In this video, it is explained that if we have a population of 10000 and from this population, we take a sample of 100, then the total number of ways of doing that is 6.5 * 10^241, which is quite a big number.

This must have been evaluated using combination as

(10000 * 9999 * 9998 …upto 9901)/(100!)

This is not a large population size but still my computer, and even on google search, could not evaluate this small value(when compared to millions of people in actual scenarios) of P(10000,100).

What does it mean? Does it require a more powerful computer like a supercomputer? Or is there something else that I need to be aware of?

One of the primary reasons is that general purpose computers are 64 or 32 bit architecture, which specifies a certain range of values a data type can hold. No data type is suitable enough to contain such large numbers and it is difficult for the machine to directly compute such values of the order of 10^241. Hope this helps!!

So does that mean, there exists some other techniques to determine the chance of observing a trend throughout the population of 10000 people, if this trend is observed in our collected sample of 100 people? Or else it actually requires heavy machines to compute, because in real world, these numbers tend to be even bigger, how do people do it then?

Yes, more complex computations require the use of high computing devices such as GPUs and TPUs. Libraries such as numpy are used to help solve complex computations in an efficient manner. There are other libraries such as PyTorch and Tensorflow are there too. However, I am not aware of alternate techniques for this specific task of observing the trend in population. You may give a check with these libraries. Hope this helps!!

Suppose, there is an upcoming election in a city of 10,000 people and we are interested in knowing the preference of its peoples between the left-wing and right-wing party.

So given the above objective, you got to reach to each individual of city before reaching a conclusion.

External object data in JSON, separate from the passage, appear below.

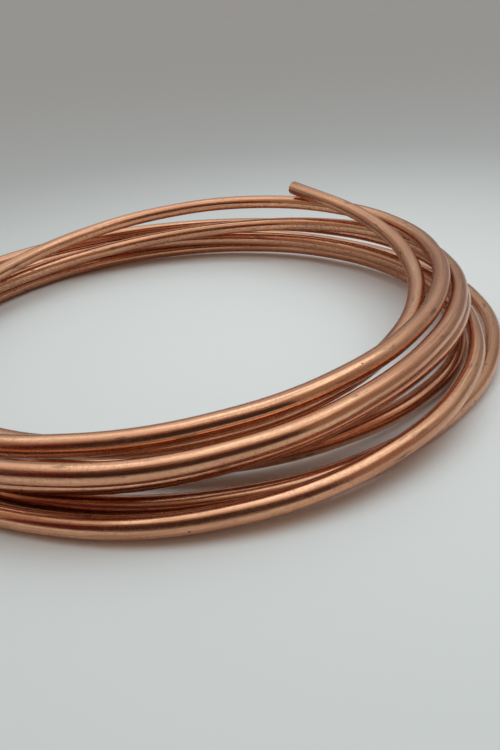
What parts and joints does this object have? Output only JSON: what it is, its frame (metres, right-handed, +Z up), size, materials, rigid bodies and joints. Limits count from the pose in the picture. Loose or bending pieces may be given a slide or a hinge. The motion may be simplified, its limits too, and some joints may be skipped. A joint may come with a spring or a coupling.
{
  "type": "copper tube coil",
  "caption": "Loose hand-opened coil of soft round copper tube lying flat, one end raised across the top turns",
  "frame": {"origin": "centre of the coil's footprint, on the floor it lies on", "axes": "+Z up through the coil's open middle, +Y toward the back where the free end crosses the top, +X to the right seen from the front"},
  "size_m": [0.3889, 0.4079, 0.0639],
  "materials": {
    "copper": "bright drawn copper, lightly tarnished and scuffed"
  },
  "bodies": {
    "root": {"copper_tube": "copper"}
  },
  "joints": []
}
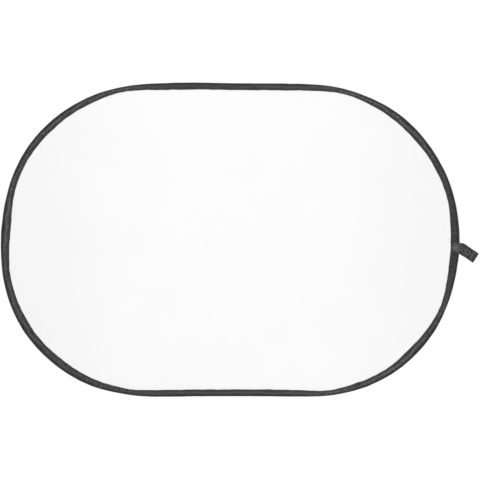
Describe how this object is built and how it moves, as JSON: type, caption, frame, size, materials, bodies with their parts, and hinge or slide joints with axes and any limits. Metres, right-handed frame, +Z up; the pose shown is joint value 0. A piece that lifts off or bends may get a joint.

I believe 10,000 is a very big number as reaching 10,000 persons is time-consuming and cost-intensive process, or probably we can’t even ask each individual about there preference for various obvious reasons.

So, what would we do?

We would take a sample of 100 citizens such that it represents its population ( Knowledge of Sampling Technique is required ).

Please notice, we could select these 100 citizens in (10000 C 100) ways. Now ponder…

What if we would have chosen 100 citizens in the sample who all favour left-wing over right-wing. Such combination is possible in (10000 C 100) ways which may lead us to a wrong conclusion.

I would like to enumerate two problems that we are facing:

We can’t work with the population because of cost, time and other constraints.

We can’t rely on just one sample because that could be misleading.

Therefore we need some scientific technique to solve these two problems and come up with some conclusion, and I think here we would be needing probability theory and inferential statistics.

Just to add my understanding of ‘‘why do we need probability theory’’ .
Whenever we take a sample out of a population(and that we do because we do not have enough resources like cost, time etc to work on entire population) we make inference about the population. But we can never be 100% sure as whatever inferences we are making out of that sample, will fully(100%) comply with the population. Therefore, after analysing sample we always talk about the ‘chance’ of any event related to that population.

This ‘chance’ term comes because there are certain factors which are out of our control, and these factors are called randomness in the population. To factor this randomness and define how much chance do we have that our inferences are correct, Probablity theory is required!!!